:: What the exercise asks ::
From the records below, copy out exactly the lines from the one containing "The build123d and" to the one containing "bpy.context.scene.collection.objects.link(made)", both included. Add nothing else.

----------

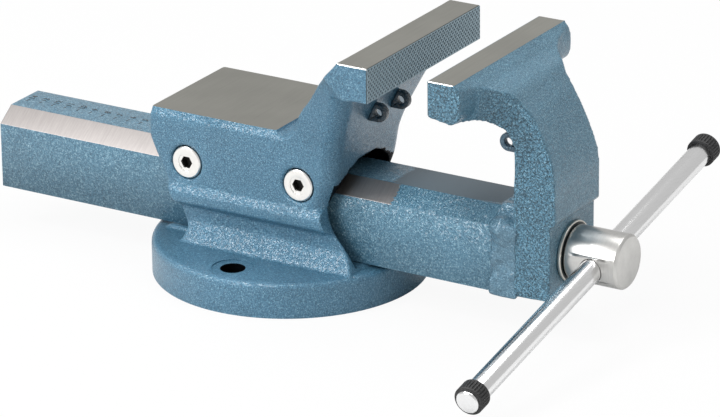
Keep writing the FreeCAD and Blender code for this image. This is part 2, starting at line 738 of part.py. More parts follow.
boss_front = "sizes.column_rear + sizes.column_depth"
head_rear = f"{boss_front} + sizes.washer_thickness + 2 * sizes.flat_gap"
rear_stack = "sizes.column_rear - sizes.flat_gap - sizes.washer_thickness"
shank_hole = "sizes.spindle_shank + 2 * sizes.running_gap"
ring_part("spindle_bush", "sizes.spindle_shank + 2 * sizes.bush_wall", shank_hole,
          "sizes.column_rear", "sizes.column_depth")
ring_part("thrust_washer_front", "sizes.washer_diameter", shank_hole,
          f"{boss_front} + sizes.flat_gap", "sizes.washer_thickness")
ring_part("thrust_washer_rear", "sizes.collar_diameter", shank_hole, rear_stack,
          "sizes.washer_thickness")
collar_body = ring_part("retaining_collar", "sizes.collar_diameter", shank_hole,
                        f"{rear_stack} - sizes.flat_gap - sizes.collar_length", "sizes.collar_length")
pin_x = f"{rear_stack} - sizes.flat_gap - sizes.collar_length / 2"
round_pocket(
    collar_body, "collar_pin_hole", "XY_Plane", pin_x, "0",
    "sizes.pin_diameter + 2 * sizes.running_gap", "sizes.collar_diameter + 2",
    "sizes.spindle_axis + sizes.collar_diameter / 2 + 1", False,
)


def cylinder(name, radius, height, x, y, z, along_x=True):
    """A Part cylinder bound to the sheet, lying along +X or standing."""
    item = doc.addObject("Part::Cylinder", name)
    if along_x:
        item.Placement.Rotation = FreeCAD.Rotation(V(0, 1, 0), 90)
    item.setExpression("Radius", radius)
    item.setExpression("Height", height)
    for axis, text in zip("xyz", (x, y, z)):
        item.setExpression(f"Placement.Base.{axis}", text)
    return item


pin = cylinder("collar_pin", "sizes.pin_diameter / 2", "sizes.collar_diameter - 1", pin_x, "0",
               "sizes.spindle_axis - sizes.collar_diameter / 2 + 0.5", along_x=False)
finish(pin, "collar_pin")

# the spindle: thread, shank and head turned in one piece, drilled for the pin and the handle
head = cylinder("spindle_head_blank", "sizes.head_diameter / 2", f"sizes.head_front - ({head_rear})",
                head_rear, "0", "sizes.spindle_axis")
doc.recompute()
chamfered = doc.addObject("Part::Chamfer", "spindle_head")
chamfered.Base = head
rims = [number for number, edge in enumerate(head.Shape.Edges, start=1) if len(edge.Vertexes) == 1]
chamfered.Edges = [(number, size("head_chamfer"), size("head_chamfer")) for number in rims]
shank_rear = f"{rear_stack} - sizes.collar_length - 12"
shank = cylinder("spindle_shank_rod", "sizes.spindle_shank / 2", f"{head_rear} + 1 - ({shank_rear})",
                 shank_rear, "0", "sizes.spindle_axis")
thread = cylinder("spindle_thread_rod", "sizes.spindle_thread / 2",
                  f"{shank_rear} + 1 - sizes.spindle_rear", "sizes.spindle_rear", "0",
                  "sizes.spindle_axis")
blank = doc.addObject("Part::MultiFuse", "spindle_blank")
blank.Shapes = [chamfered, shank, thread]
pin_drill = cylinder("spindle_pin_drill", "sizes.pin_diameter / 2 + sizes.running_gap",
                     "2 * sizes.collar_diameter", pin_x, "0",
                     "sizes.spindle_axis - sizes.collar_diameter", along_x=False)
handle_drill = doc.addObject("Part::Cylinder", "spindle_handle_drill")
handle_drill.setExpression("Radius", "sizes.handle_diameter / 2 + sizes.loose_gap")
handle_drill.setExpression("Height", "2 * sizes.head_diameter")
tilt = size("handle_tilt")
handle_drill.Placement.Rotation = FreeCAD.Rotation(V(1, 0, 0), tilt - 90)
handle_drill.setExpression("Placement.Base.x", "sizes.handle_x")
handle_drill.setExpression("Placement.Base.y", "-sizes.head_diameter * cos(sizes.handle_tilt * 1 deg)")
handle_drill.setExpression(
    "Placement.Base.z",
    "sizes.spindle_axis - sizes.head_diameter * sin(sizes.handle_tilt * 1 deg)",
)
drills = doc.addObject("Part::MultiFuse", "spindle_drills")
drills.Shapes = [pin_drill, handle_drill]
spindle = doc.addObject("Part::Cut", "spindle")
spindle.Base = blank
spindle.Tool = drills
finish(spindle, "spindle")

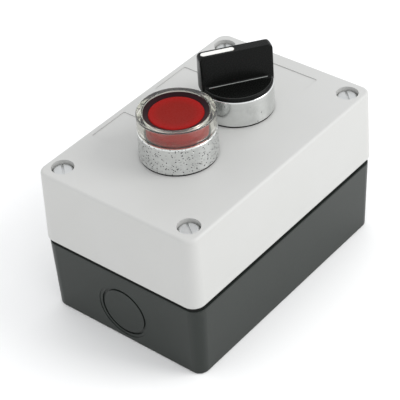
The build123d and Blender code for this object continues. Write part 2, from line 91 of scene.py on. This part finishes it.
def add(tree, kind, inputs, output=0, **settings):
    """Adds a shader node with its settings, fills its inputs and returns one of its outputs.

    Inputs are given by name, or in order. A socket is linked and any other value is set. The inputs and
    outputs that a setting switches off don't count.
    """
    made = tree.nodes.new("ShaderNode" + kind)
    for name, value in settings.items():
        setattr(made, name, value)
    open_inputs = [socket for socket in made.inputs if socket.enabled]
    if isinstance(inputs, dict):
        by_name = {socket.name: socket for socket in open_inputs}
        filled = [(by_name[name], value) for name, value in inputs.items()]
    else:
        filled = list(zip(open_inputs, inputs))
    for socket, value in filled:
        if isinstance(value, bpy.types.NodeSocket):
            tree.links.new(value, socket)
        else:
            socket.default_value = value
    open_outputs = [socket for socket in made.outputs if socket.enabled]
    if isinstance(output, str):
        return made.outputs[output]
    return open_outputs[output] if open_outputs else None


def start_material(name):
    """A new material with an empty node tree, and its object's own coordinates, in metres, for patterns."""
    made = bpy.data.materials.new(name)
    made.use_nodes = True
    made.node_tree.nodes.clear()
    return made, made.node_tree, add(made.node_tree, "TexCoord", {}, "Object")


def surface(tree, inputs):
    """Closes a material with one Principled surface that has those inputs."""
    add(tree, "OutputMaterial", {"Surface": add(tree, "BsdfPrincipled", inputs)})


def softbox(name, place, size, power):
    """A square area light that faces the box."""
    light = bpy.data.lights.new(name, "AREA")
    light.size = size
    light.energy = power
    made = bpy.data.objects.new(name, light)
    made.location = place
    made.rotation_euler = (aim - Vector(place)).to_track_quat("-Z", "Y").to_euler()
    bpy.context.scene.collection.objects.link(made)


table_half = 3.0
table_gap = 0.0001
table_mesh = bpy.data.meshes.new("table_top")
table_signs = ((-1, -1), (1, -1), (1, 1), (-1, 1))
table_corners = [(x * table_half, y * table_half, -table_gap) for x, y in table_signs]
table_mesh.from_pydata(table_corners, [], [(0, 1, 2, 3)])
table_top = bpy.data.objects.new("table_top", table_mesh)
bpy.context.scene.collection.objects.link(table_top)
white_paint, tree, place = start_material("table_matt_white_paint")
surface(tree, {"Base Color": linear("FAFAF9"), "Roughness": 0.7, "Specular IOR Level": 0.2})
table_mesh.materials.append(white_paint)

sky = bpy.data.worlds.new("studio")
sky.use_nodes = True
sky.node_tree.nodes["Background"].inputs["Color"].default_value = linear("FCFDFF")
sky.node_tree.nodes["Background"].inputs["Strength"].default_value = 1.1
bpy.context.scene.world = sky
bpy.context.scene.view_settings.view_transform = "Standard"
softbox("key_softbox", place=(0.46, -0.78, 0.72), size=0.6, power=5.6)


# The base: the lower shell, injection moulded in dark grey ABS in a spark-eroded tool, which leaves a satin
# skin. It holds the screw posts and the blanked-off cable entry at each end.
def moulded(name, colour, shade, grain, depth, roughness, **more):
    """Moulded plastic: slow drifts between two colours, and a fine grain that lifts the skin and its gloss.

    grain is the size of the skin's grain and depth its height, in metres. The drifts are as wide as the
    flow of plastic from a gate, and the gloss varies evenly about the roughness.
    """
    drift_size = 0.025
    gloss_range = 0.06
    made, tree, place = start_material(name)
    drift = add(tree, "TexNoise", {"Vector": place, "Scale": 1 / drift_size, "Detail": 3.0})
    tint = add(tree, "Mix", {"Factor": drift, "A": linear(colour), "B": linear(shade)}, data_type="RGBA")
    skin = add(tree, "TexNoise", {"Vector": place, "Scale": 1 / grain, "Detail": 2.0})
    gloss = add(tree, "MapRange", {
        "Value": skin,
        "To Min": roughness - gloss_range,
        "To Max": roughness + gloss_range,
    })
    relief = add(tree, "Bump", {"Height": skin, "Strength": 0.6, "Distance": depth})
    surface(tree, {"Base Color": tint, "Roughness": gloss, "Normal": relief, **more})
    return made


def dress(material, *names):
    """Gives CAD nodes a finish."""
    for name in names:
        nodes[name].material_slots[0].material = material


dark_abs = moulded(
    "abs_dark_grey_spark_eroded", "212522", "262B28",
    grain=0.0006, depth=0.00003, roughness=0.36, **{"Specular IOR Level": 0.28},
)
dress(dark_abs, "base_housing")


# The inserts: knurled brass bushes, turned from bar and pressed hot into the posts of the base, which give
# the cover screws a metal thread.
def metal(name, colour, shade, grain, depth, roughness):
    """Worked metal: patches between two colours, and fine tool marks, drawn out four times upwards.

    grain is the spacing of the marks and depth their height, in metres.
    """
    patch_size = 0.004
    stretch = 4
    made, tree, place = start_material(name)
    patches = add(tree, "TexNoise", {"Vector": place, "Scale": 1 / patch_size, "Detail": 4.0})
    tint = add(tree, "Mix", {"Factor": patches, "A": linear(colour), "B": linear(shade)}, data_type="RGBA")
    drawn = add(tree, "Mapping", {"Vector": place, "Scale": (1, 1, 1 / stretch)})
    marks = add(tree, "TexNoise", {"Vector": drawn, "Scale": 1 / grain, "Detail": 3.0})
    gloss = add(tree, "MapRange", {
        "Value": marks,
        "To Min": roughness - 0.08,
        "To Max": roughness + 0.1,
    })
    relief = add(tree, "Bump", {"Height": marks, "Strength": 0.5, "Distance": depth})
    surface(tree, {"Base Color": tint, "Metallic": 1.0, "Roughness": gloss, "Normal": relief})
    return made


brass = metal("brass_turned", "C9A55A", "B58F45", grain=0.0004, depth=0.00001, roughness=0.3)
dress(brass, "screw_inserts")


# The seals: black EPDM rubber, cut or moulded, matt with a faint bloom. One runs round the seam between the
# shells, one lies under each bezel and one wipes the button's plunger.
rubber = moulded(
    "epdm_rubber_black", "121212", "1B1B1A",
    grain=0.0004, depth=0.00003, roughness=0.82, **{"Specular IOR Level": 0.3},
)
dress(rubber, "cover_gasket", "button_gasket", "selector_gasket", "button_wiper_seal")


# The cover: the upper shell, moulded in light grey ABS, a trace warm in tone, with a finer skin than the
# base. It has a well for each screw and shallow pockets for labels.
light_abs = moulded(
    "abs_light_grey_fine_skin", "BEBEBC", "BABAB7",
    grain=0.0005, depth=0.000015, roughness=0.42,
)
dress(light_abs, "cover_housing")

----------

:: Finished task ::
The build123d and Blender code for this object continues. Write part 2, from line 91 of scene.py on. This part finishes it.
def add(tree, kind, inputs, output=0, **settings):
    """Adds a shader node with its settings, fills its inputs and returns one of its outputs.

    Inputs are given by name, or in order. A socket is linked and any other value is set. The inputs and
    outputs that a setting switches off don't count.
    """
    made = tree.nodes.new("ShaderNode" + kind)
    for name, value in settings.items():
        setattr(made, name, value)
    open_inputs = [socket for socket in made.inputs if socket.enabled]
    if isinstance(inputs, dict):
        by_name = {socket.name: socket for socket in open_inputs}
        filled = [(by_name[name], value) for name, value in inputs.items()]
    else:
        filled = list(zip(open_inputs, inputs))
    for socket, value in filled:
        if isinstance(value, bpy.types.NodeSocket):
            tree.links.new(value, socket)
        else:
            socket.default_value = value
    open_outputs = [socket for socket in made.outputs if socket.enabled]
    if isinstance(output, str):
        return made.outputs[output]
    return open_outputs[output] if open_outputs else None


def start_material(name):
    """A new material with an empty node tree, and its object's own coordinates, in metres, for patterns."""
    made = bpy.data.materials.new(name)
    made.use_nodes = True
    made.node_tree.nodes.clear()
    return made, made.node_tree, add(made.node_tree, "TexCoord", {}, "Object")


def surface(tree, inputs):
    """Closes a material with one Principled surface that has those inputs."""
    add(tree, "OutputMaterial", {"Surface": add(tree, "BsdfPrincipled", inputs)})


def softbox(name, place, size, power):
    """A square area light that faces the box."""
    light = bpy.data.lights.new(name, "AREA")
    light.size = size
    light.energy = power
    made = bpy.data.objects.new(name, light)
    made.location = place
    made.rotation_euler = (aim - Vector(place)).to_track_quat("-Z", "Y").to_euler()
    bpy.context.scene.collection.objects.link(made)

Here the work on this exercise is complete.